Restatement of Violation A

    A. Contrary to 10 CFR 50.5, TSI deliberately made statements in an 
October 5, 1991 letter to the NRC which it knew contained inaccurate 
and incomplete information material to the NRC, as evidenced by the 
following examples:
    1. In its October 5, 1991 letter, TSI stated that Thermo-Lag had 
been ``. . . extensively tested by independent testing laboratories on 
many occasions. . . .'' See TSI Letter of October 5, 1991, at 1. TSI's 
statement was incomplete and inaccurate in that the NRC later 
determined during an inspection at TSI's offices that test reports 
bearing the logo of Industrial Testing Laboratories, Inc. (ITL) were 
actually drafted by TSI, typed by TSI, and issued by TSI. ITL's role 
was limited to having one of its representatives witness data 
acquisition on the date of the test, and verify furnace temperature 
readouts, without having had any involvement in the construction or 
approval of the test article. Thus, with respect to ITL, the statement 
that Thermo-Lag had been ``. . . extensively tested by independent 
testing laboratories on many occasions. . . .'' misrepresented the 
respective roles of TSI and ITL in Thermo-Lag testing.
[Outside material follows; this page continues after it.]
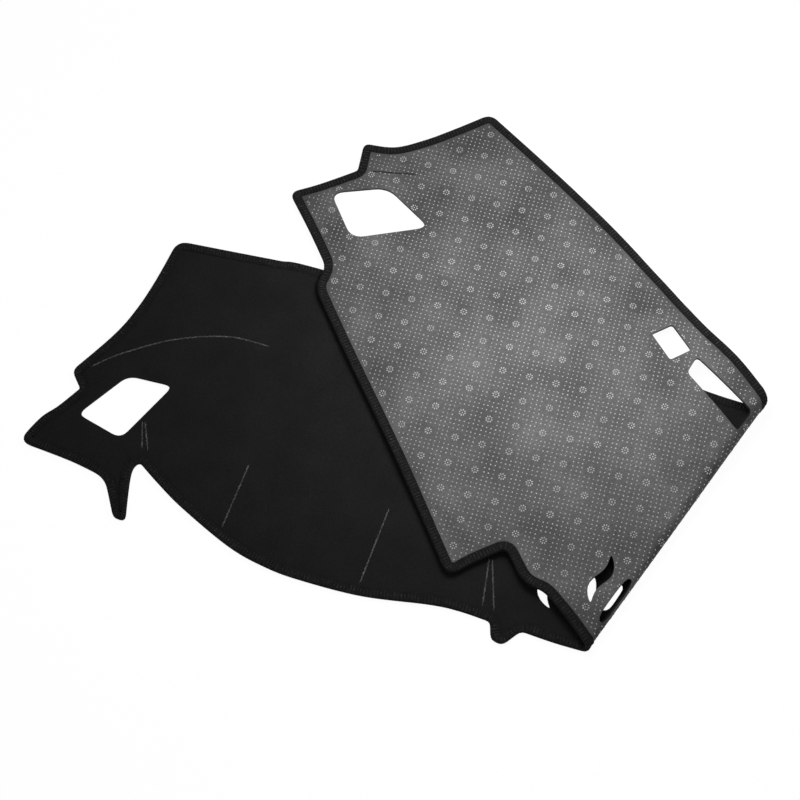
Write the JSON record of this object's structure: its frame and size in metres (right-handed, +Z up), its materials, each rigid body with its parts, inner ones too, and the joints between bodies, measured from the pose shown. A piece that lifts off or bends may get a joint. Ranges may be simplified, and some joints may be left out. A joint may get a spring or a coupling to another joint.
{
  "type": "dashboard cover mat",
  "caption": "Folded felt dashboard cover mat with a dotted anti-slip backing, a bound edge, dart seams and cut-outs for vents, defroster and light sensor.",
  "frame": {"origin": "middle of the folded mat's footprint, on the surface that it lies on", "axes": "+Z up from the surface, +X along the folded mat's longest side, +Y towards the windshield edge of the half that lies face up"},
  "size_m": [0.9428, 0.7652, 0.0392],
  "materials": {
    "felt": "black needle-punched felt, matt",
    "backing": "mid grey non-woven backing, matt",
    "tape": "black overlocked edge binding, matt",
    "thread": "dark seam thread"
  },
  "bodies": {
    "root": {"felt_face": "felt", "anti_slip_backing": "backing", "edge_binding": "tape", "brow_seam": "thread", "tab_dart_seam_left": "thread", "tab_dart_seam_right": "thread", "front_dart_seam_near": "thread", "front_dart_seam_far": "thread", "centre_dart_seam_left": "thread", "centre_dart_seam_right": "thread", "notch_seam": "thread"}
  },
  "joints": []
}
    2. In its October 5, 1991 letter, TSI stated that Thermo-Lag 
provides ``a fire barrier of consistent performance[]'' when installed 
``in accordance with the instruction manuals in concert with training 
programs of Thermal Science,'' and that this performance had ``been 
proven by independent testing on multiple occasions.'' See TSI Letter 
of October 5, 1991, at 2. This statement was inaccurate in that most of 
the configurations tested by TSI, in those tests that were submitted to 
the NRC, were not installed in accordance with the TSI instruction 
manual.
    3. In TSI's ``Response To The United States Nuclear Regulatory 
Commission's Letter Dated 10 September 1991,'' attached to its October 
5, 1991 letter, TSI provided results from 1986 tests conducted by 
Underwriter's Laboratory (UL) regarding ampacity derating tests of one-
hour and three-hour Thermo-Lag fire barrier systems, and stated that 
the values obtained by the UL tests reflected ``the most current and 
conservative results of tests . . .'' and were ``the most conservative 
information available to us.'' \3\ See TSI Response at 6 and 12. These 
statements were inaccurate in that TSI was aware of an alternate 
baseline UL ampacity derating test that was more current and provided 
more conservative values than the test results submitted to the NRC on 
October 5, 1991.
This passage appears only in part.